Hat comes across Grace (Reyna De Courcy) while roaming the woods. He tells Orange about her explaining that . the girl can barely speak, that she is dirty, wild, and she lives inside a hollow tree. "At first I don't even know it's a person. Her face is covered in dirt and mold."
Motherly as she is, Orange doesn't want to hear about the strange creature. In fact, she gets furious every time Hat mentions the girl. "Don't help her. I don't want you to help her," she yells. But Hat ignores her barking and keeps pressing for more information. When he persists with "Who is she to you?" Orange lashes out with "You leave her be. Do you understand? You leave her be!"
We may have a myriad of ideas about where this potential triangle may go, anything from a feral love triangle to possible incest, but chances are we won't guess right. Grace, the malnourished young female shadow, smeared with mud and chewing on pine bark while roaming the woods like a dirty-white apparition, is the key to this weird apocalyptic May-September romanc à-clef, which, after all, may not be a romance at all but just a product of the human imagination.
Both Stephanie Roth Haberle and Matthew Maher bring the atypical couple and their uncommon relationship to life. Reyna De Courcy's stealthy moves and vacant facial expressions keep us guessing who she is and where she is taking us, and whether she is a real person at all.
The cleverly designed stage set naturally adds to the performance flow. A shabby wooden roof of Orange's cabin, on top of which Hat first woos Orange by trying to hack off a piece of wood for his fire as a ploy to get her attention, rises shortly after he succeeds, bringing us inside her shabby dwelling. The sounds of birds chirping, water falling and leaves rustling complete the authenticity; there are moments we can almost smell the woods, the earth and dampness in the air. We can certainly savor the aroma of eggs Orange cooks for Hat after their first nuptial night. With some imagination, we can even pick up the scent of Grace the apparition, if only apparitions had odor.
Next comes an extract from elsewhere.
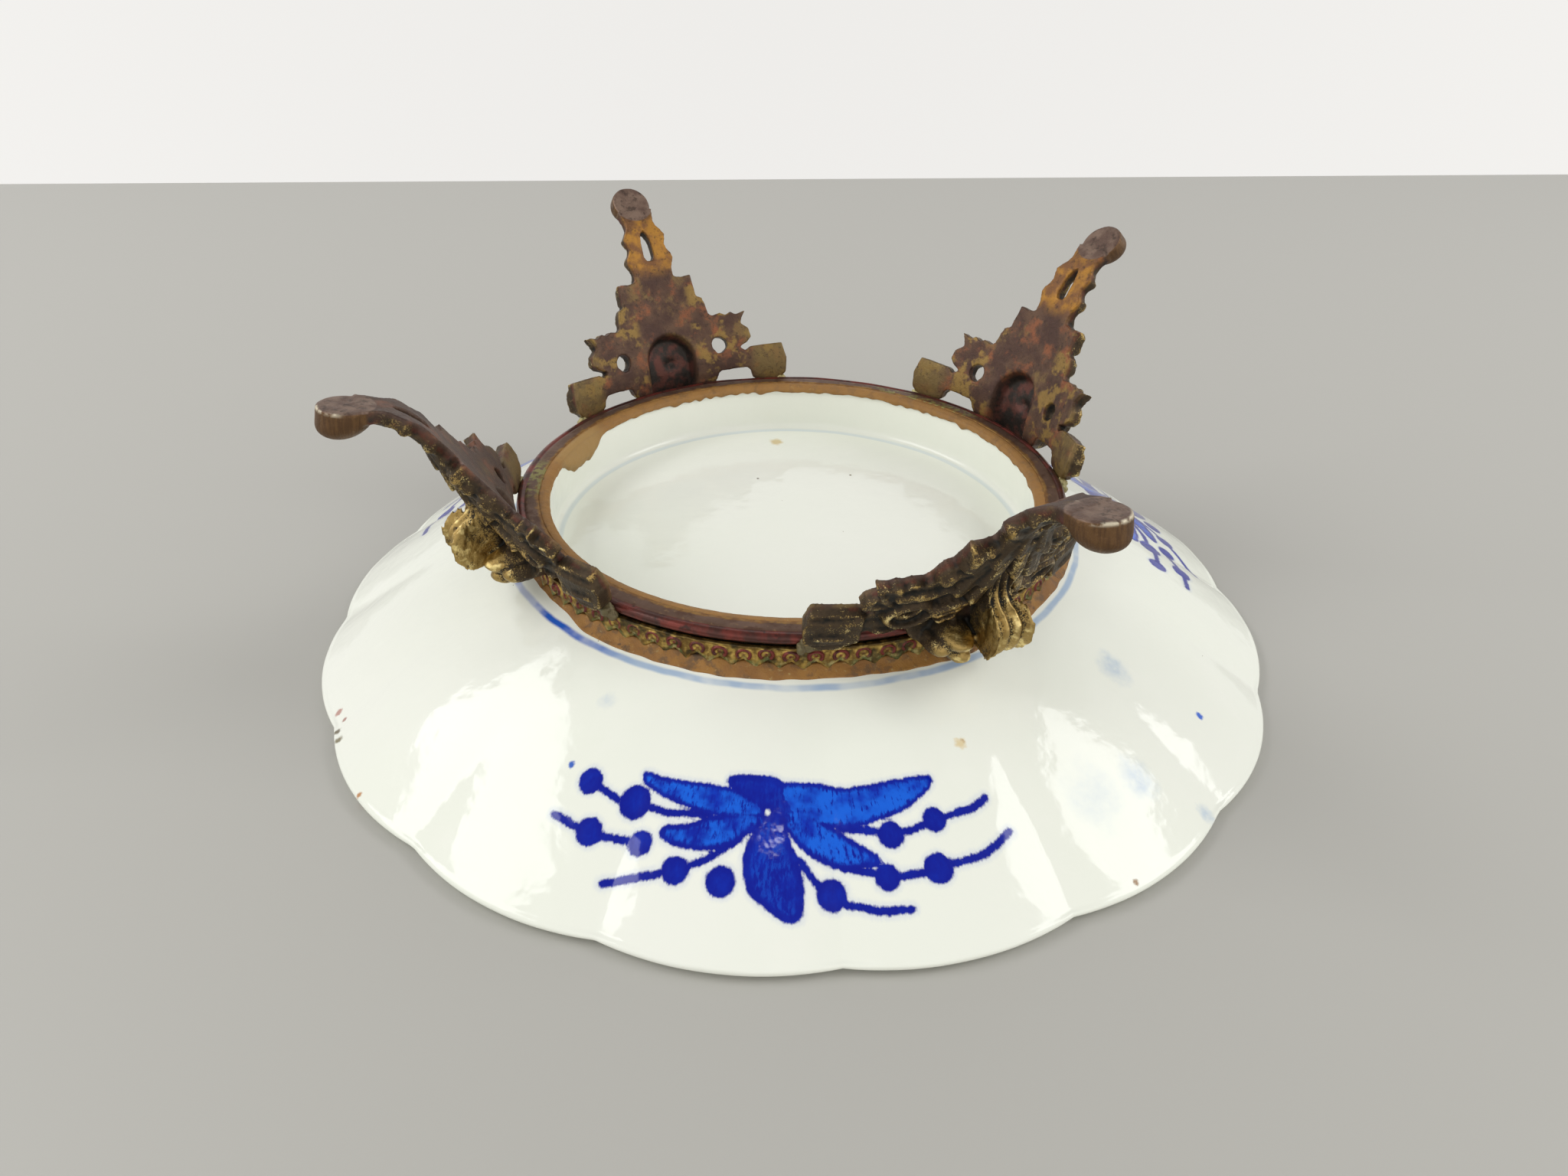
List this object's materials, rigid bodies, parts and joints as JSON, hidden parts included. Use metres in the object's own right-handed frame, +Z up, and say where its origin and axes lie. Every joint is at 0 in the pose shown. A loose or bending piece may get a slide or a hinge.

This ingenious collaboration of the playwright Gregory Moss and producer Sarah Benson perfectly fits the avant-garde style of the eleven-time Obie Award-winning Soho Rep theater, although the play is perhaps a genre in itself. It is not a story about feral love, hillbilly romance, or dysfunctional adults surviving in the wilds. It's hard to explain what this play is about, but it's easy to say what it play does: It stays with you even when the performance is long over.
Orange, Hat & Grace may not be for everybody, but it is a play that can send many who watch it into a heated debate about what the author really meant to say.
This is a world premiere. Let's hope the world is ready for it.